The prosecutor of the International Criminal Court (ICC) said this week that he plans to “visit Palestine” next year.

Karim Khan made the remark on Monday at the 21st session of the Hague-based court’s Assembly of State Parties, adding that he also intended to visit Afghanistan and the Democratic Republic of Congo, according to human rights activists who were at the session and posted updates from it via Twitter.

Speaking about the places he has visited, Khan said that “God willing,” he would visit those locations in 2023, presumably as part of probes the court is leading, including into possible Israeli and Palestinian war crimes in the Gaza Strip and the West Bank during a war in the summer of 2014 and afterward.

Israel’s Kan public broadcaster said the ICC had confirmed that “a visit to Palestine is one of the prosecutor’s goals for next year.”

Last year, Khan’s predecessor Fatou Bensouda announced an investigation that would “cover crimes within the jurisdiction of the Court that are alleged to have been committed in the situation since 13 June 2014, the date to which reference is made in the referral of the situation to my office.”

The June 13, 2014, date is significant.
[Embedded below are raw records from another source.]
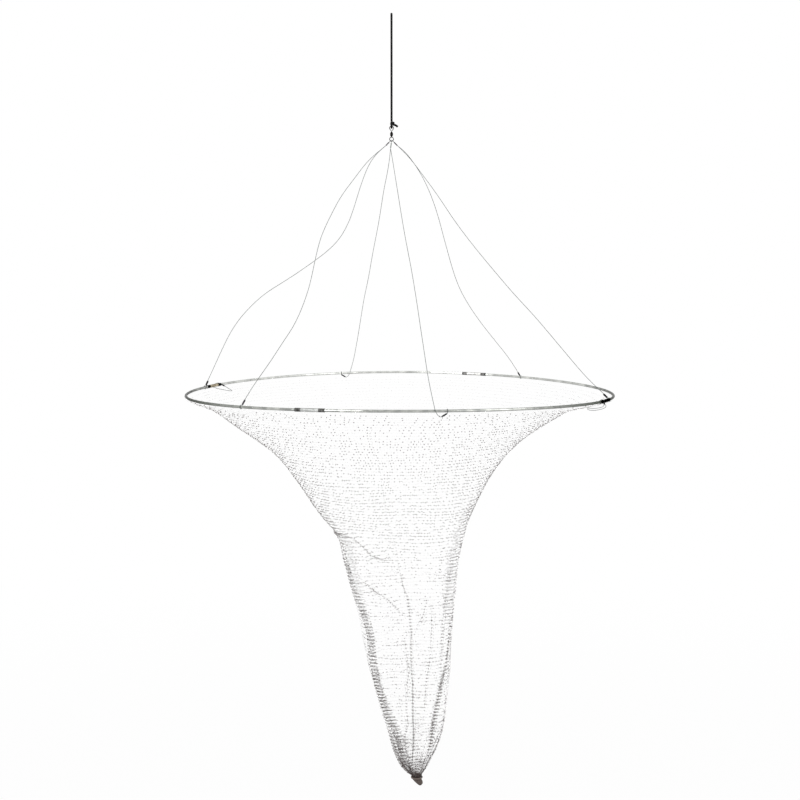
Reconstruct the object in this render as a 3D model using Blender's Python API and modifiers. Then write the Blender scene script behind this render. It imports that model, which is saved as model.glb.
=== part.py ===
"""Crab hoop net hanging on its lifting rope.

A steel hoop made of four rod sections carries a tapering net bag that is tied at the bottom. Three
lines of clear mono, each doubled through the swivel's lower eye, run down to six places on the hoop.
Metres; +X is right, +Y is away from the viewer, +Z is up. The origin is the rope's cut top end.
"""

import math

import bmesh
import bpy
from mathutils import Matrix, Vector

# Clearances
TOUCH_GAP = 0.0003
HANGING_GAP = 0.0005
WELD_DISTANCE = 0.000001
AXIS_WELD_DISTANCE = 0.00001
SHORTEST_STEP = 0.000000001

# Lifting rope, and the knot that ties it to the swivel
ROPE_DIAMETER = 0.0046
ROPE_FREE_LENGTH = 0.2238
ROPE_POINT_SPACING = 0.010
KNOT_HEIGHT = 0.0092
KNOT_TURN_RADIUS = 0.0025
KNOT_TURN_RISE = 0.0031
KNOT_TURN_DROP = 0.0024
KNOT_CORE_DIAMETER = 0.0052
KNOT_CORE_OFFSET = 0.0007
KNOT_OFFSET = 0.0017
KNOT_TAIL_REACH = 0.0110
KNOT_TAIL_DROP = 0.0052
KNOT_TAIL_START = 0.0020

# Swivel: two wire eyes whose shanks turn in a hollow barrel
EYE_WIRE_DIAMETER = 0.0015
EYE_ROUND_RADIUS = 0.0042
UPPER_EYE_TAPER = 0.0071
LOWER_EYE_TAPER = 0.00435
SHANK_DIAMETER = 0.0018
SHANK_HEAD_DIAMETER = 0.0038
SHANK_HEAD_HEIGHT = 0.0013
SHANK_NECK = 0.0012
BARREL_LENGTH = 0.0095
BARREL_DIAMETER = 0.0064
BARREL_SHOULDER = 0.0018
BARREL_WALL = 0.0008

# Bridle lines and their crimped sleeves
LINE_DIAMETER = 0.0010
TOP_LOOP_CLEARANCE = 0.00075
TOP_LOOP_ANGLE = 35.0
LOOP_OPENING = 55.0
TOP_NECK = 0.0045
TOP_CRIMP_LENGTH = 0.0090
HOOP_LOOP_CLEARANCE = 0.0004
HOOP_NECK = 0.0060
HOOP_CRIMP_LENGTH = 0.0100
CRIMP_WALL = 0.0005
LINE_LEAD = 0.0015
BRIDLE_DROP = 0.52425

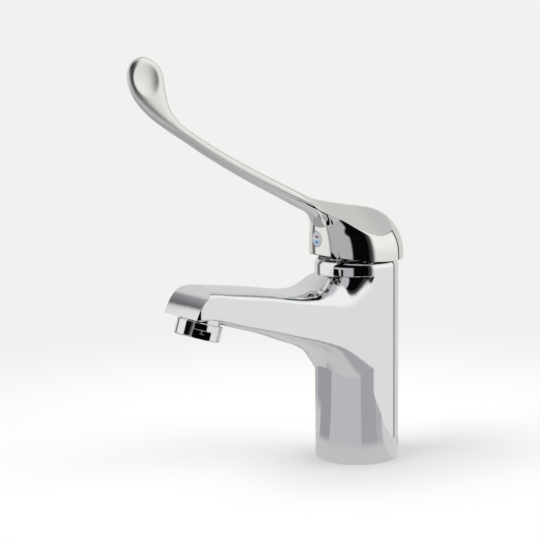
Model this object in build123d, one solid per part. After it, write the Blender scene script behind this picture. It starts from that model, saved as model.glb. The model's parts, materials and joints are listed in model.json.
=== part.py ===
from build123d import *
import math
import os

os.makedirs("parts", exist_ok=True)

# Frame: +Z up along the column, spout and lever towards -Y, origin on the deck under the column's axis.
overrun = 60.0

# Column, under cavity and inlet web
column_radius = 23.0
column_height = 103.2
base_chamfer = 0.6
cavity_radius = 19.4
cavity_height = 50.0
web_thickness = 11.0
inlet_thread_radius = 4.5
inlet_spacing = 15.0
inlet_offset = -5.0
inlet_bore_radius = 3.4
inlet_tube_radius = 5.6
stud_thread_radius = 3.4
stud_thread_depth = 9.0
stud_offset = 12.5

# Base ring seal
seal_groove_outer = 22.0
seal_groove_inner = 20.3
seal_groove_depth = 1.6
seal_side_clearance = 0.05

# Spout
spout_tip_reach = 110.0
spout_tip_half_width = 16.74
spout_side_inset = 0.05

# Each row: place along the reach, then crown, upper side edge, lower side edge and keel over the column height
spout_section_shares = [
    (-0.020, 1.230, 1.060, 0.460, 0.120),
    (0.044, 1.190, 0.975, 0.548, 0.200),
    (0.076, 1.165, 0.911, 0.583, 0.260),
    (0.132, 1.090, 0.868, 0.611, 0.368),
    (0.189, 1.022, 0.845, 0.642, 0.468),
    (0.227, 1.006, 0.847, 0.655, 0.538),
    (0.255, 0.984, 0.856, 0.664, 0.572),
    (0.284, 0.963, 0.865, 0.674, 0.594),
    (0.318, 0.948, 0.872, 0.685, 0.615),
    (0.364, 0.940, 0.880, 0.700, 0.640),
    (0.430, 0.942, 0.889, 0.719, 0.666),
    (0.520, 0.956, 0.906, 0.746, 0.704),
    (0.650, 0.978, 0.929, 0.783, 0.753),
    (0.800, 0.998, 0.950, 0.826, 0.805),
    (0.930, 1.012, 0.966, 0.862, 0.848),
    (1.080, 1.020, 0.980, 0.900, 0.888),
]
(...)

The previous day, Palestinian terrorists kidnapped and murdered three Israeli teenagers in the Gush Etzion area of the West Bank. By asking for an investigation beginning on June 13, the Palestinians ensured that the ICC will not look into the killing of Eyal Yifrach, Gil-ad Shaer, and Naftali Fraenkel.

Israel has blasted the investigation, with then-prime minister Benjamin Netanyahu branding it “the epitome of antisemitism and hypocrisy.”
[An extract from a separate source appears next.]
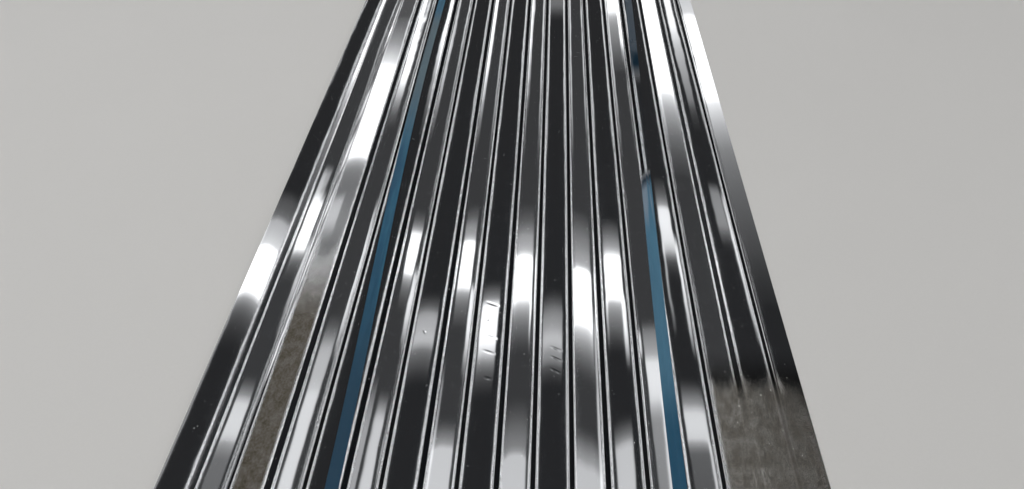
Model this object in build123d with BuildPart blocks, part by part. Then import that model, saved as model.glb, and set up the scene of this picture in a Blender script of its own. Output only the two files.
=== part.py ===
"""A trapezoidal corrugated sheet, rolled from one piece of mirror-bright stainless steel.

The ribs run along Y and the sheet lies on its valleys, with Z up. The origin is under the
middle of the sheet, on the plane that the valleys rest on. Millimetres throughout.

Seen from the near end, the section starts at the left with a flange at crown height and
ends at the right with a flange at valley height, so that the next sheet's left flange laps
over the last crown. Two strips of thin protective film still lie along the sheet.
"""

from build123d import *
from math import radians, sin, tan
import os

# Rolled section, with flats measured between the theoretical corners of the underside
sheet_length = 2000.0
sheet_thickness = 0.8
crown_count = 9
crown_width = 46.0
valley_width = 37.4
rib_depth = 7.0
web_angle = 28.0

# Radii on the hollow side of the bends: a crown's edges are crisp, and a valley's are soft
crown_bend = 6.0
valley_bend = 18.0

# Protective film left on the face of the sheet. A strip laid by hand wanders a little from
# the line of the ribs: this is how far it lies to the right of the middle of its crown, in
# strip widths, at even stations from the near end of the sheet to the far end.
film_width = 20.0
film_thickness = 0.1
left_strip_crown = 3
left_strip_drift = [0.50, 0.33, -0.60, -0.82, -0.70]
right_strip_crown = crown_count - 1
right_strip_drift = [-1.65, -1.70, -1.15, -0.50, -0.05]

half_turn = tan(radians(web_angle) / 2)
web_run = rib_depth / tan(radians(web_angle))
web_length = rib_depth / sin(radians(web_angle))
pitch = crown_width + valley_width + 2 * web_run
web_count = 2 * crown_count - 1
sheet_width = crown_count * (crown_width + valley_width) + web_count * web_run
cover_width = (crown_count - 1) * pitch

# The two bends of a web share its length, so a short web takes tighter bends
bend_room = 0.98 * web_length / half_turn - sheet_thickness
bend_share = min(1.0, bend_room / (crown_bend + valley_bend))
crown_inner = crown_bend * bend_share
valley_inner = valley_bend * bend_share


def crown_middle(crown):
    """Place across the sheet of the middle of a crown, counted from the left."""
    return -sheet_width / 2 + (crown - 1) * pitch + crown_width / 2


def section_corners(lift):
    """Corners of the section's line at a height above the underside, from left to right.

    A line that is offset upwards moves each corner of a falling web to the right, and each
    corner of a rising web to the left, by the lift times the tangent of half the turn.
    """
    shift = lift * half_turn
    corners = [(-sheet_width / 2, rib_depth + lift)]
    for crown in range(1, crown_count + 1):
        crown_end = crown_middle(crown) + crown_width / 2
        valley_start = crown_end + web_run
        corners.append((crown_end + shift, rib_depth + lift))
        corners.append((valley_start + shift, lift))
        if crown < crown_count:
            valley_end = valley_start + valley_width
            corners.append((valley_end - shift, lift))
            corners.append((valley_end + web_run - shift, rib_depth + lift))
    corners.append((sheet_width / 2, lift))
    return corners


def bend_radii(lift):
    """Radius of every bend at that height: a crown's opens with it and a valley's closes."""
    at_crown = crown_inner + lift
    at_valley = valley_inner + sheet_thickness - lift
    rising_web = [at_valley, at_crown]
    falling_web = [at_crown, at_valley]
    return falling_web + (rising_web + falling_web) * (crown_count - 1)


def draw_layer(lower, upper):
    """Closed outline of a layer that follows the corrugations between two lifts."""
    below = section_corners(lower)
    above = section_corners(upper)
    FilletPolyline(*below, radius=bend_radii(lower))
    FilletPolyline(*above, radius=bend_radii(upper))
    Line(below[0], above[0])
    Line(below[-1], above[-1])


def draw_band(middle, drift):
    """Plan of a strip that runs the length of the sheet in a gentle curve."""
    step = sheet_length / (len(drift) - 1)
    edges = []
    for side in (-film_width / 2, film_width / 2):
        stations = [
            (middle + widths * film_width + side, -sheet_length / 2 + place * step)
            for place, widths in enumerate(drift)
        ]
        edges.append(Spline(*stations))
    Line(edges[0] @ 0, edges[1] @ 0)
    Line(edges[0] @ 1, edges[1] @ 1)


os.makedirs("parts", exist_ok=True)

# The sheet: one section, rolled straight along the whole length
with BuildPart() as corrugated_sheet:
    with BuildSketch(Plane.XZ) as section:
        with BuildLine():
            draw_layer(0, sheet_thickness)
        make_face()
    extrude(amount=sheet_length / 2, both=True)
corrugated_sheet.part.label = "corrugated_sheet"
export_step(corrugated_sheet.part, "parts/corrugated_sheet.step")

# The film: a thin layer on the face of the sheet, cut to a band in plan
film_strips = {
    "film_strip_left": (crown_middle(left_strip_crown), left_strip_drift),
    "film_strip_right": (crown_middle(right_strip_crown), right_strip_drift),
}
for name, (middle, drift) in film_strips.items():
    with BuildPart() as film_strip:
        with BuildSketch(Plane.XZ):
            with BuildLine():
                draw_layer(sheet_thickness, sheet_thickness + film_thickness)
            make_face()
        extrude(amount=sheet_length / 2, both=True)
        with BuildSketch(Plane.XY):
            with BuildLine():
                draw_band(middle, drift)
            make_face()
        extrude(amount=rib_depth + sheet_thickness + film_thickness, mode=Mode.INTERSECT)
    film_strip.part.label = name
    export_step(film_strip.part, f"parts/{name}.step")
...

Jerusalem has argued the court doesn’t have jurisdiction since Israel isn’t a member of the court and hasn’t ratified its Rome Statute, but the ICC said it had jurisdiction in the West Bank and Gaza since it accepted Palestine as a member state in 2015.

Israel hasn’t cooperated with the court’s probe, and it remains unclear how Jerusalem would respond to any potential requests for access by staff if a visit was formally announced.

Public broadcaster Kan quoted Nick Kaufman, an Israeli lawyer who previously served as a defense attorney at the ICC, as saying the prosecutor had “picked his words carefully” in light of diplomatic pressure regarding the court’s probe into Israel.

Kaufman said Khan hadn’t said he intends to visit, but rather that “one of his goals” is to do so.

On Tuesday, the Qatari state-owned television network Al Jazeera submitted to the ICC what it said was detailed evidence allegedly proving that the Israel Defense Forces deliberately shot dead its reporter Shireen Abu Akleh during clashes in the West Bank in May. The family of Abu Akleh, whom Jerusalem insists was shot by mistake during a gunfight between IDF soldiers and Palestinian gunmen in Jenin, has also asked the court to launch an investigation.

Any person or group can file a complaint to the ICC prosecutor for investigation, but the Hague-based court is not obliged to take them on.